_PROBLEM TO SOLVE_. Extract the listing below in full, unchanged.

_DATA_.

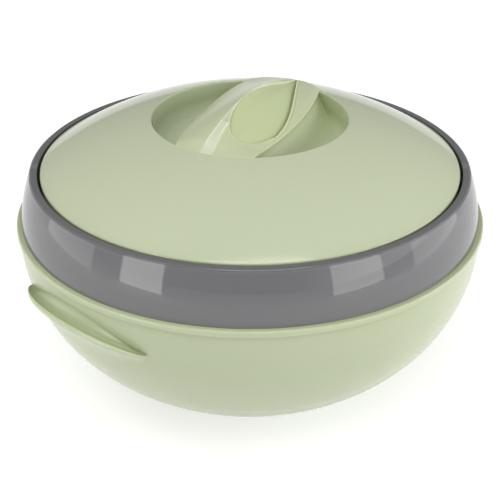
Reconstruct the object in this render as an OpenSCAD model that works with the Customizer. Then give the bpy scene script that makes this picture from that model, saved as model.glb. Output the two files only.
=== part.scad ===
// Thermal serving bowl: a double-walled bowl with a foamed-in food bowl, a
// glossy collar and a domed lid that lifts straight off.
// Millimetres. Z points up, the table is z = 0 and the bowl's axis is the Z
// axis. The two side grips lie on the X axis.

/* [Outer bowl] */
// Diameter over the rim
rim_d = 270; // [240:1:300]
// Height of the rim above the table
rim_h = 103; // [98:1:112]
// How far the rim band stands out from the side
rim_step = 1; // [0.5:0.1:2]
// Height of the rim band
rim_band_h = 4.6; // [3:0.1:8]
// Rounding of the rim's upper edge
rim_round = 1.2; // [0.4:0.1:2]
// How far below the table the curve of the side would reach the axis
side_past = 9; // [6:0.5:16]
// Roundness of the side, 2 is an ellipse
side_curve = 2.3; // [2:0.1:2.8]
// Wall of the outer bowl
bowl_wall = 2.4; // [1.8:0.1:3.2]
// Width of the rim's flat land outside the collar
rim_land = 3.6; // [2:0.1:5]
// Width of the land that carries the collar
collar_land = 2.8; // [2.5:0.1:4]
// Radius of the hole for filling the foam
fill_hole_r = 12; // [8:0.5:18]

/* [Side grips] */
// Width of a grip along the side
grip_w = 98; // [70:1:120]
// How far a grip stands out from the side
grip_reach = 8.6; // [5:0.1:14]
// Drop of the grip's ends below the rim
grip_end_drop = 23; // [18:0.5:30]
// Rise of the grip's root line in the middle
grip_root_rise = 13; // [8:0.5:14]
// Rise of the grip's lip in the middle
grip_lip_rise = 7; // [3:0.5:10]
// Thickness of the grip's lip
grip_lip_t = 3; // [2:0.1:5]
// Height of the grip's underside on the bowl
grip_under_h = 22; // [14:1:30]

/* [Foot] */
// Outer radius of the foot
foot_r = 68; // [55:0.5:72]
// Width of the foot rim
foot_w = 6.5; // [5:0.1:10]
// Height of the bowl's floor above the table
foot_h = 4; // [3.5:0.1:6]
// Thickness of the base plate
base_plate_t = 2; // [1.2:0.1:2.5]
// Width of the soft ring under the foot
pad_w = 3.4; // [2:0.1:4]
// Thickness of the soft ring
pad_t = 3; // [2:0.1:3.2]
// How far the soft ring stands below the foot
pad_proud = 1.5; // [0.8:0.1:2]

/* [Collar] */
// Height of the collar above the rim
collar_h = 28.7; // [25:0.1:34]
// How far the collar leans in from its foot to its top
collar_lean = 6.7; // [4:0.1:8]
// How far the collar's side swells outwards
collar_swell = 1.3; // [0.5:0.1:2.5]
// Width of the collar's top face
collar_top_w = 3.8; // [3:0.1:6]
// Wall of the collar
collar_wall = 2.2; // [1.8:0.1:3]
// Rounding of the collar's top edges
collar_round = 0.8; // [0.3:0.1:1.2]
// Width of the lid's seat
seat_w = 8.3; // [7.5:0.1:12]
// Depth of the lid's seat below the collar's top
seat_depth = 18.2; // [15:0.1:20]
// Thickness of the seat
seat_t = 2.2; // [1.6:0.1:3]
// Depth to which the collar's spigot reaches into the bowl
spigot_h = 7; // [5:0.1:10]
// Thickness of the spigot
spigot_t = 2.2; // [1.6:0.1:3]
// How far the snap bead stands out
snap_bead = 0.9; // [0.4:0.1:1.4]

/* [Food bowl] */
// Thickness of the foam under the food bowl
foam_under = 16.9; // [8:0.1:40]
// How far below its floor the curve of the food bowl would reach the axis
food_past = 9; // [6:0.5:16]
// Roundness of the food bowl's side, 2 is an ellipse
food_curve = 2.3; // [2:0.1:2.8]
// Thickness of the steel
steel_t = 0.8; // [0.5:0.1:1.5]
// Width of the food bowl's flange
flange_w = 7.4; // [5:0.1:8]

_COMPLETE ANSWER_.
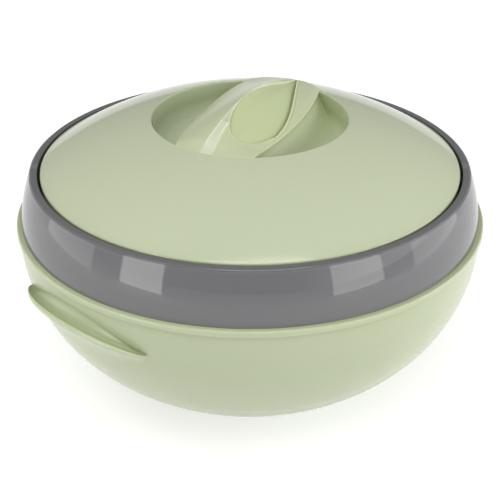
Reconstruct the object in this render as an OpenSCAD model that works with the Customizer. Then give the bpy scene script that makes this picture from that model, saved as model.glb. Output the two files only.
=== part.scad ===
// Thermal serving bowl: a double-walled bowl with a foamed-in food bowl, a
// glossy collar and a domed lid that lifts straight off.
// Millimetres. Z points up, the table is z = 0 and the bowl's axis is the Z
// axis. The two side grips lie on the X axis.

/* [Outer bowl] */
// Diameter over the rim
rim_d = 270; // [240:1:300]
// Height of the rim above the table
rim_h = 103; // [98:1:112]
// How far the rim band stands out from the side
rim_step = 1; // [0.5:0.1:2]
// Height of the rim band
rim_band_h = 4.6; // [3:0.1:8]
// Rounding of the rim's upper edge
rim_round = 1.2; // [0.4:0.1:2]
// How far below the table the curve of the side would reach the axis
side_past = 9; // [6:0.5:16]
// Roundness of the side, 2 is an ellipse
side_curve = 2.3; // [2:0.1:2.8]
// Wall of the outer bowl
bowl_wall = 2.4; // [1.8:0.1:3.2]
// Width of the rim's flat land outside the collar
rim_land = 3.6; // [2:0.1:5]
// Width of the land that carries the collar
collar_land = 2.8; // [2.5:0.1:4]
// Radius of the hole for filling the foam
fill_hole_r = 12; // [8:0.5:18]

/* [Side grips] */
// Width of a grip along the side
grip_w = 98; // [70:1:120]
// How far a grip stands out from the side
grip_reach = 8.6; // [5:0.1:14]
// Drop of the grip's ends below the rim
grip_end_drop = 23; // [18:0.5:30]
// Rise of the grip's root line in the middle
grip_root_rise = 13; // [8:0.5:14]
// Rise of the grip's lip in the middle
grip_lip_rise = 7; // [3:0.5:10]
// Thickness of the grip's lip
grip_lip_t = 3; // [2:0.1:5]
// Height of the grip's underside on the bowl
grip_under_h = 22; // [14:1:30]

/* [Foot] */
// Outer radius of the foot
foot_r = 68; // [55:0.5:72]
// Width of the foot rim
foot_w = 6.5; // [5:0.1:10]
// Height of the bowl's floor above the table
foot_h = 4; // [3.5:0.1:6]
// Thickness of the base plate
base_plate_t = 2; // [1.2:0.1:2.5]
// Width of the soft ring under the foot
pad_w = 3.4; // [2:0.1:4]
// Thickness of the soft ring
pad_t = 3; // [2:0.1:3.2]
// How far the soft ring stands below the foot
pad_proud = 1.5; // [0.8:0.1:2]

/* [Collar] */
// Height of the collar above the rim
collar_h = 28.7; // [25:0.1:34]
// How far the collar leans in from its foot to its top
collar_lean = 6.7; // [4:0.1:8]
// How far the collar's side swells outwards
collar_swell = 1.3; // [0.5:0.1:2.5]
// Width of the collar's top face
collar_top_w = 3.8; // [3:0.1:6]
// Wall of the collar
collar_wall = 2.2; // [1.8:0.1:3]
// Rounding of the collar's top edges
collar_round = 0.8; // [0.3:0.1:1.2]
// Width of the lid's seat
seat_w = 8.3; // [7.5:0.1:12]
// Depth of the lid's seat below the collar's top
seat_depth = 18.2; // [15:0.1:20]
// Thickness of the seat
seat_t = 2.2; // [1.6:0.1:3]
// Depth to which the collar's spigot reaches into the bowl
spigot_h = 7; // [5:0.1:10]
// Thickness of the spigot
spigot_t = 2.2; // [1.6:0.1:3]
// How far the snap bead stands out
snap_bead = 0.9; // [0.4:0.1:1.4]

/* [Food bowl] */
// Thickness of the foam under the food bowl
foam_under = 16.9; // [8:0.1:40]
// How far below its floor the curve of the food bowl would reach the axis
food_past = 9; // [6:0.5:16]
// Roundness of the food bowl's side, 2 is an ellipse
food_curve = 2.3; // [2:0.1:2.8]
// Thickness of the steel
steel_t = 0.8; // [0.5:0.1:1.5]
// Width of the food bowl's flange
flange_w = 7.4; // [5:0.1:8]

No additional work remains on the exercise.